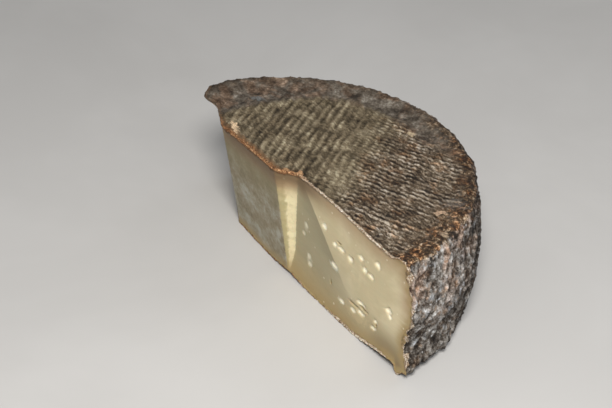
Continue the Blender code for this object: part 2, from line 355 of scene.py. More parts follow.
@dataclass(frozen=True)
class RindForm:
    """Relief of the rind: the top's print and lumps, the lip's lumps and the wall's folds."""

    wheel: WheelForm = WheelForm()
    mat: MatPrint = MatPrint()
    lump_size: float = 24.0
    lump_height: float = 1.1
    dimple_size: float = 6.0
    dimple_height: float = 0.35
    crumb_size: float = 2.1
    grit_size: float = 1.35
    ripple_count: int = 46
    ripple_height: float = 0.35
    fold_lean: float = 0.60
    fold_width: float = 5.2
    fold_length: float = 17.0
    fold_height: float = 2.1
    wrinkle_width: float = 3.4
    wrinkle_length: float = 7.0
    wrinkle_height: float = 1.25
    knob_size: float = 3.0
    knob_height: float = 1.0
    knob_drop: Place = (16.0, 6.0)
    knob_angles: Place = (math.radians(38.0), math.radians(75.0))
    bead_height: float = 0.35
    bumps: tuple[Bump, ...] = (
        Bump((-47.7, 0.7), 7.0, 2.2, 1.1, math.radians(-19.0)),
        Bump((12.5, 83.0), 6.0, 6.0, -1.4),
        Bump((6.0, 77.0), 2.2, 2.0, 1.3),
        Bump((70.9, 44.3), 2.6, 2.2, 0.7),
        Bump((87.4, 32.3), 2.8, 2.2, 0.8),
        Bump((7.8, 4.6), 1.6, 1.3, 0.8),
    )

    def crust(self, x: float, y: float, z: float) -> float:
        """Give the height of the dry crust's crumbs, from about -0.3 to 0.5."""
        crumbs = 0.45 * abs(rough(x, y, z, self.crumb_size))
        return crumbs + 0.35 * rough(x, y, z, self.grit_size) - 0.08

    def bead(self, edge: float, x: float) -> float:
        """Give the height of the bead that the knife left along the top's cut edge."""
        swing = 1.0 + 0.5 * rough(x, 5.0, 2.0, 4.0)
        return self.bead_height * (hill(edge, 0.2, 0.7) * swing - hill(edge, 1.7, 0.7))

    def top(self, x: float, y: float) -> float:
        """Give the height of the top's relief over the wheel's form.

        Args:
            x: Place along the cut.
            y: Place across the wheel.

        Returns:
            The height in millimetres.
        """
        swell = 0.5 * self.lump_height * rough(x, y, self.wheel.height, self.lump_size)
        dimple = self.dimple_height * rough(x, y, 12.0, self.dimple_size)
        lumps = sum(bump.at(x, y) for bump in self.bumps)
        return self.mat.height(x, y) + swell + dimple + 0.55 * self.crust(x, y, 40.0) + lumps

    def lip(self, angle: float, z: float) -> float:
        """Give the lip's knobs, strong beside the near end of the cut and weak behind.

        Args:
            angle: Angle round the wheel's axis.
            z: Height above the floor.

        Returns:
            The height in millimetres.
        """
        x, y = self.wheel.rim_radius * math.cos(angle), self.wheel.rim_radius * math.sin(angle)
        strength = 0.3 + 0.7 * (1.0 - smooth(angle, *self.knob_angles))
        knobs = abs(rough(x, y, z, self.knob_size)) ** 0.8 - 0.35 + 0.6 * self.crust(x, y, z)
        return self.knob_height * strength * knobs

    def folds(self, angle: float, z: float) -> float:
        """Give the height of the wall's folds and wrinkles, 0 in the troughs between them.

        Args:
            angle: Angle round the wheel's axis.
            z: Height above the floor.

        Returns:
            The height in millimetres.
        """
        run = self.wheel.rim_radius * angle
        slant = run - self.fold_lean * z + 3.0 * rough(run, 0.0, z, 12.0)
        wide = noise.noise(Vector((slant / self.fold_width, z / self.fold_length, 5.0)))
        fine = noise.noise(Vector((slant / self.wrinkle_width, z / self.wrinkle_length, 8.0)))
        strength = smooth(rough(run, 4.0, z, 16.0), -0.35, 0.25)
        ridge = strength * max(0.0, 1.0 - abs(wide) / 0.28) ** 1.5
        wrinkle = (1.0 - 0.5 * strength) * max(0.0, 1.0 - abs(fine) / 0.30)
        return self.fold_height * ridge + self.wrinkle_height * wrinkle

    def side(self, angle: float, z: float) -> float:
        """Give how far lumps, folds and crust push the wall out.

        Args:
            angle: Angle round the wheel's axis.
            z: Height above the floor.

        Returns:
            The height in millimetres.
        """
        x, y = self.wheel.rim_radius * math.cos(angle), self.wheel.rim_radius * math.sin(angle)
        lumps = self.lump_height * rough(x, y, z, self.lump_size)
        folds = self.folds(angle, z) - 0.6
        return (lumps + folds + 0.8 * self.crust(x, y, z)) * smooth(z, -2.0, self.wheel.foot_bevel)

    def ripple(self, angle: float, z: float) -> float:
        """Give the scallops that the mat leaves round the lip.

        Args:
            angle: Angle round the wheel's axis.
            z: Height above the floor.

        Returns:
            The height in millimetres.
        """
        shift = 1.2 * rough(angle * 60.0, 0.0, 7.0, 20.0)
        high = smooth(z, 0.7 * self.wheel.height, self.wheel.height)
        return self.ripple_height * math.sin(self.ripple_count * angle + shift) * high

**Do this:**
Your output must be the lines of the material above, from the first through the line that contains "return crumbs +", copied exactly. Include both endpoints and nothing else.

**Response to the exercise:**
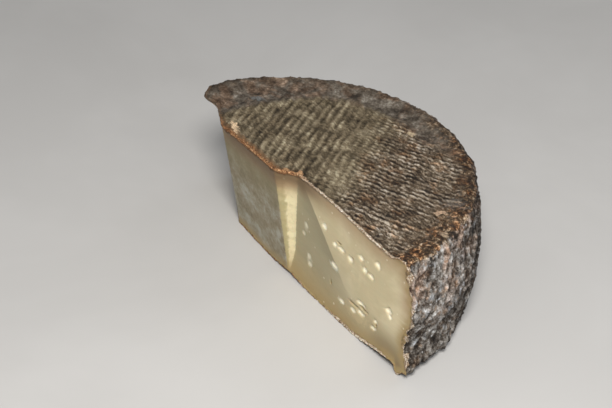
Continue the Blender code for this object: part 2, from line 355 of scene.py. More parts follow.
@dataclass(frozen=True)
class RindForm:
    """Relief of the rind: the top's print and lumps, the lip's lumps and the wall's folds."""

    wheel: WheelForm = WheelForm()
    mat: MatPrint = MatPrint()
    lump_size: float = 24.0
    lump_height: float = 1.1
    dimple_size: float = 6.0
    dimple_height: float = 0.35
    crumb_size: float = 2.1
    grit_size: float = 1.35
    ripple_count: int = 46
    ripple_height: float = 0.35
    fold_lean: float = 0.60
    fold_width: float = 5.2
    fold_length: float = 17.0
    fold_height: float = 2.1
    wrinkle_width: float = 3.4
    wrinkle_length: float = 7.0
    wrinkle_height: float = 1.25
    knob_size: float = 3.0
    knob_height: float = 1.0
    knob_drop: Place = (16.0, 6.0)
    knob_angles: Place = (math.radians(38.0), math.radians(75.0))
    bead_height: float = 0.35
    bumps: tuple[Bump, ...] = (
        Bump((-47.7, 0.7), 7.0, 2.2, 1.1, math.radians(-19.0)),
        Bump((12.5, 83.0), 6.0, 6.0, -1.4),
        Bump((6.0, 77.0), 2.2, 2.0, 1.3),
        Bump((70.9, 44.3), 2.6, 2.2, 0.7),
        Bump((87.4, 32.3), 2.8, 2.2, 0.8),
        Bump((7.8, 4.6), 1.6, 1.3, 0.8),
    )

    def crust(self, x: float, y: float, z: float) -> float:
        """Give the height of the dry crust's crumbs, from about -0.3 to 0.5."""
        crumbs = 0.45 * abs(rough(x, y, z, self.crumb_size))
        return crumbs + 0.35 * rough(x, y, z, self.grit_size) - 0.08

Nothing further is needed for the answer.